Oil futures: Crude prices spike as missile strikes oil tanker near Yemen

26 Jan 2024

Quantum Commodity Intelligence – Crude oil futures were spiking higher late Friday on reports that an oil tanker had taken a direct hit from a Houthi missile after benchmarks had earlier consolidated the week's firm gains amid the increasing geopolitical 'risk premium' and a more optimistic outlook on the US economy.

Front-month Mar24 ICE Brent futures were trading at $83.72/b (2030 GMT), compared to the day's range of $81.31-$83.80/b and Thursday's settle of $82.43/b.

At the same time, Mar24 NYMEX WTI was trading at $78.14/b versus Thursday's settle of $77.30/b.

The late Friday surge came amid reports that an oil tanker came under attack off the coast of Yemen, with crude prices rallying over $2/b from the day's lows as the reports came through.

The vessel was named as the Marlin Luanda, chartered by Trafigura and reportedly carrying highly flammable naphtha. Late Friday, the commodities giant confirmed the vessel was on fire. 

A spokesperson for Trafigura said: "Earlier on 26 January, the Marlin Luanda, a petroleum products tanker vessel operated on behalf of Trafigura, was struck by a missile as it transited the Red Sea.

"Firefighting equipment on board is being deployed to suppress and control the fire caused in one cargo tank on the starboard side."

Prices had already found support over the week as Houthi attacks continued against shipping in the Red Sea/Gulf of Aden, but markets rallied to 8-week highs on Thursday after US GDP for Q4 came in surprisingly strong.

"US economic data continues to point to an economy that's doing very well despite the various headwinds, including very high interest rates," said Craig Erlam, an analyst at brokerage Oanda.

"GDP data for the fourth quarter easily exceeded expectations, rising 3.3% on an annualized basis, adding to the increasing view that the US could be heading for a fairytale scenario, not just a soft landing," added Erlam, noting GDP forecasts had been around the 2% mark.

Weekly gain

Last Friday, Mar23 ICE Brent closed at $78.56/b, while WTI settled at $73.41/b for the Mar23 contract, leaving both benchmarks heading for gains of over 5.5%, although markets briefly dipped Friday after planned offshore North Sea strikes were called off

Meanwhile, the Kuwait Oil Tanker Co. became the latest operator to suspend transit via the Red Sea, as at least two more missiles were fired from Houthi strongholds on Friday.

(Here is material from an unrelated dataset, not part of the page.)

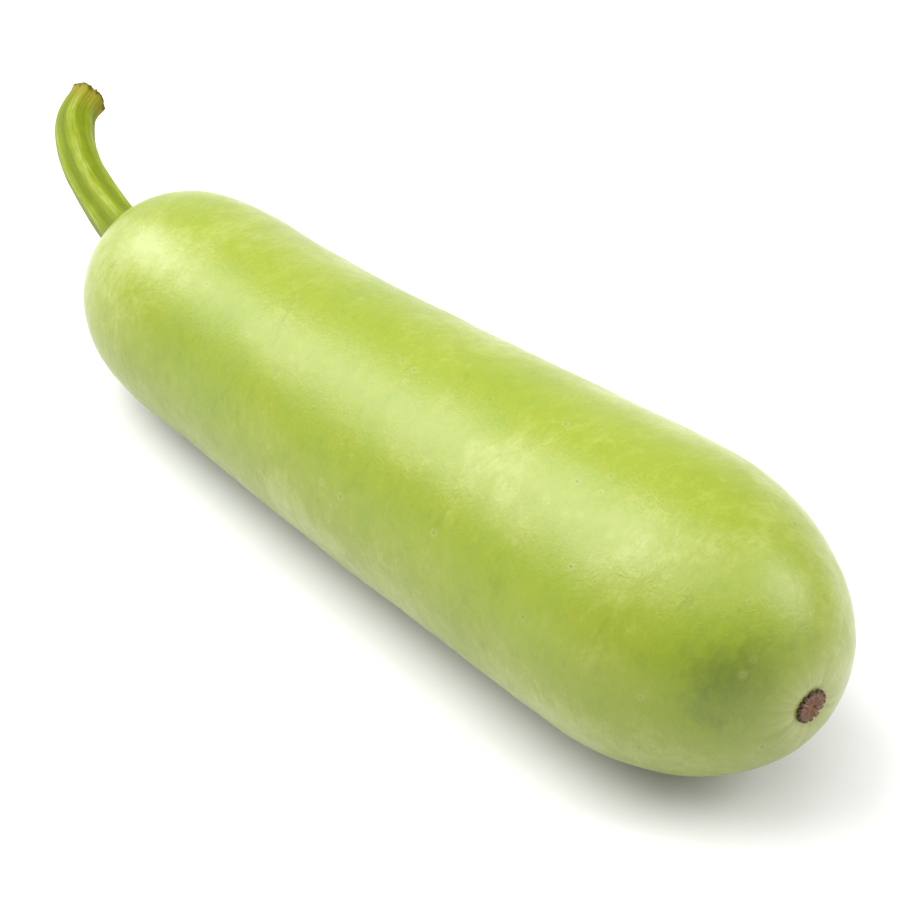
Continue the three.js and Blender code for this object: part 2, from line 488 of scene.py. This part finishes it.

The market was also given a midweek lift after EIA data revealed US commercial crude inventories tumbled 9.2 million barrels last week as Arctic storms shut in production in North Dakota and, to a lesser extent, Texas.

However, traders will closely monitor data in the coming weeks, with the latest figure likely distorted by the disruptions to production and refining caused by the big freeze.

Oil markets were also buoyed after China announced a reduction in borrowing rates in a bid to boost the country's faltering economy.

In Europe, the ECB kept its interest rates unchanged for the third consecutive meeting, in line with expectations, but optimism remains for an April rate cut.